Bahasa ibu yang di gunakan dalam keseharian masyarakat Dataran Tinggi Dieng menggunakan bahasa jawa, dengan logat semi ngapak, tidak sekental logat Banyumasan tapi tingkat ke ngapakanya masih terasa jelas, seperti contoh : Mbekayu (Kakak Perempuan), Sekang (Dari), Teyeng (Bisa), dll. salah satu ciri khas logat ini adalah pengucapan vokal "a" yang diucapkan utuh dan penekanan huruf - huruf dengan lebih jelas / tebal.
Yang lebih unik dan antik, setiap kali masyarakat Dataran Tinggi Dieng berbicara biasanya diakhiri "Ce" (Secara terpisah) sebagai contoh : Ngapa si "Ce" ? "Ce" disini seperti latah, tapi bukan latah. "Ce" juga memantabkan setiap pembicaraan dan dibunyikan agak panjang. contoh lain : Mbekayu sekang ngendi "Ce" ?

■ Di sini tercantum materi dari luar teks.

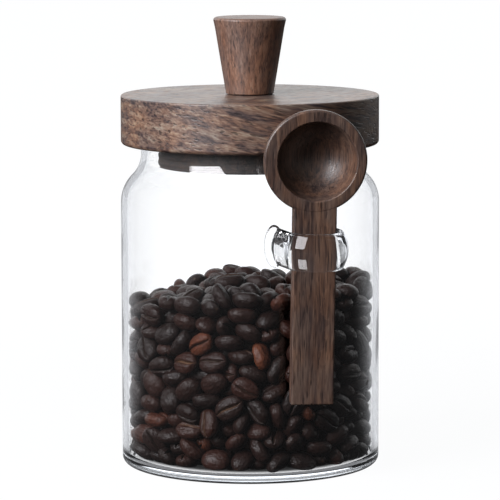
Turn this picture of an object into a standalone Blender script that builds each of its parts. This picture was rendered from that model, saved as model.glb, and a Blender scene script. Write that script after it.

Logat sendiri dapat didefinisikan sebagai alunan nada yang dimiliki oleh masing - masing orang sesuai asal daerah mereka sendiri - sendiri, sedangkan Logat Ngapak / Banyumasan diperkirakan merupakan logat jawa yang tertua.
Perbedaan logat bahasa Jawa dan Banyumasan terletak antara huruf A dan O, sebagai contoh : Banyumasan (Padha, Lunga, Apa) dalam Bahasa Jawa (Podho, Lungo, Opo).
Logat merupakan kekayaan budaya, yang harus tetap dilestarikan. Sebagai ciri masyarakat yang beradab lebih bangga / menghargai dengan logatnya sendiri dan tidak menggangap remeh ataupun rendah logat bahasa lain.